But that is what I love about the 40k Universe. It is brimmed with a range of advanced and archaic weapons, all with bemusing twists only a fictional theatre could acomplish. The Imperium with their varying cultures and Millitary sub-sectors: simple, yet effective technology such as the Astartes Bolter, Arbites Shotgun and the Guardsmen Lasgun, to much exotic and covert digital tools used by the Assassin Temples and Inquisition. The Eldar with more Warp-borne and lacerating weapons/projectiles; the Necrons with their pure, atom-flaying gauss ''guns'', the Tau with their more ''Star Wars''-esque approach to war, and Ork`s (as much as I loathe them) with their tons of over-engineered, excessive crap. The diversity makes it interesting

But yes, I believe Spikey summed it up by saying how novels tend to focus more heavily upon more unorthodox characters. Uriel Ventris with his Power-Sword, Pasanius with his heavy-flamer, and so forth...


----------



## dark angel (Jun 11, 2008)

In Salamander, the Bolter is used often along with the Flamer/Plasma/Melta. Lord of the Night: Doesn't Captain Luko in the Soul Drinker series use Lightning Claws? It isn't as used as it could be, but I don't mind if I am honest, nothing beats a meat clogged Chainsword:wink:


----------



## the.alleycat.uk (Jun 11, 2009)

It's about action and drama, Close combat is easier to make all dramatic with lots of description... I'd like to see a good gunfight scene.

That said my BL reading is fairly thin so it may well be out there.


----------



## joechip (Mar 4, 2010)

bobss said:


> Lightening Claws would suit Uzas. A babbling Khornate Night Lord who desires to shed as much blood, take as many skulls and reap as many souls as possible. Though the ''babbling Khornate'' part will perhaps hinder any chances he has of a promotion, and thus a archaic set of these bloody weapons.:biggrin:.
> 
> As for the question as a whole, then I think Astartes tend to use bolters mainly in ranged, or defensive situations. A hulking collossus of several inches of ceramite and a few hundred pounds of genhanced muscle is far much lethal in closed-quaters; short of perhaps Orkish foes.

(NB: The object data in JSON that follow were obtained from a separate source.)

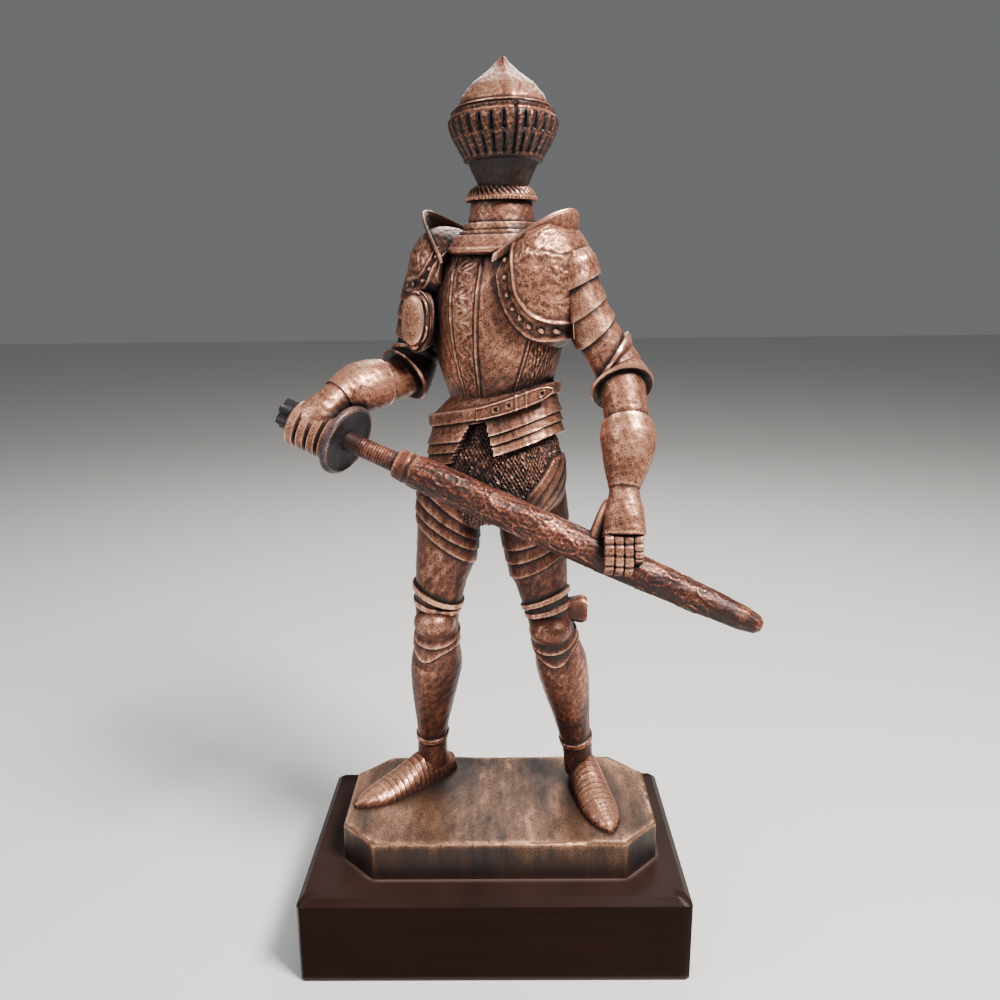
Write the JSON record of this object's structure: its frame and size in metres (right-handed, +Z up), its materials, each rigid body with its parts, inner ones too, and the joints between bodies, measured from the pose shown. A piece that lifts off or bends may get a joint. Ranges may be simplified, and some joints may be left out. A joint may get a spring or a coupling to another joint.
{
  "type": "armoured knight statue",
  "caption": "Standing knight in full plate armour holding a sheathed sword across the body, cast with an eight-sided ground on a rectangular wooden plinth.",
  "frame": {"origin": "centre of the plinth's underside, on the surface it stands on", "axes": "+Z up the figure, +X to the viewer's right when the statue faces the viewer, -Y towards the viewer"},
  "size_m": [0.1819, 0.1024, 0.3585],
  "materials": {
    "lacquered_wood": "satin lacquer, very dark red-brown",
    "copper_patina": "antique copper, rubbed pinkish on the high parts and near black in the recesses"
  },
  "bodies": {
    "root": {"plinth": "lacquered_wood", "knight_casting": "copper_patina"}
  },
  "joints": []
}
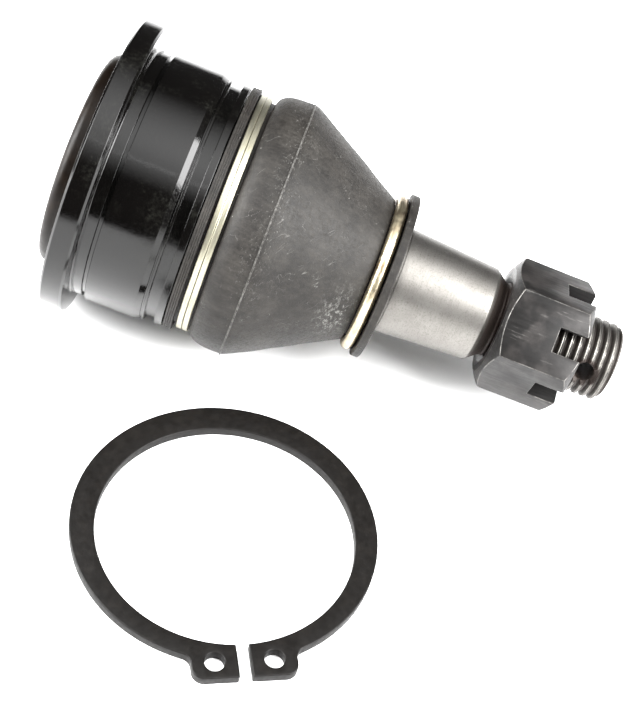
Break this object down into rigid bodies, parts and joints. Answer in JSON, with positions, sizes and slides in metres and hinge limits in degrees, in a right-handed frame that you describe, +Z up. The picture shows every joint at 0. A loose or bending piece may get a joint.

I know Space Marines are amazing in close combat and the whole setting is insane anyway but...It's the future! They should fight like it!  

Thank you everyone for the replies. I might have to check out the novels for the Ultra Marines, Space Wolfs and Salamanders now. Mcmuffin mentioned the novel Wolf Blade for the SWs and the Salamanders only have one novel so far, but other than those two does anyone recommend specific novels?


----------



## World Eater XII (Dec 12, 2008)

In the gray knights 'bus there is a fair piece of stormbolter action goin on!


----------



## Dead.Blue.Clown (Nov 27, 2009)

Apart from in close-combat, every character in _Soul Hunter_ uses a bolter.

They're line soldiers. That's, like, the point.


----------



## DestroyerHive (Dec 22, 2009)

> Actually that appears in Dark Disciple. A rather colourful moment where a Word Bearer is killed by a Fleshborer.


Yeah, I love that book! But I meant a protagonist weilding it (hence, a novel from the 'Nids point of view)


----------



## World Eater XII (Dec 12, 2008)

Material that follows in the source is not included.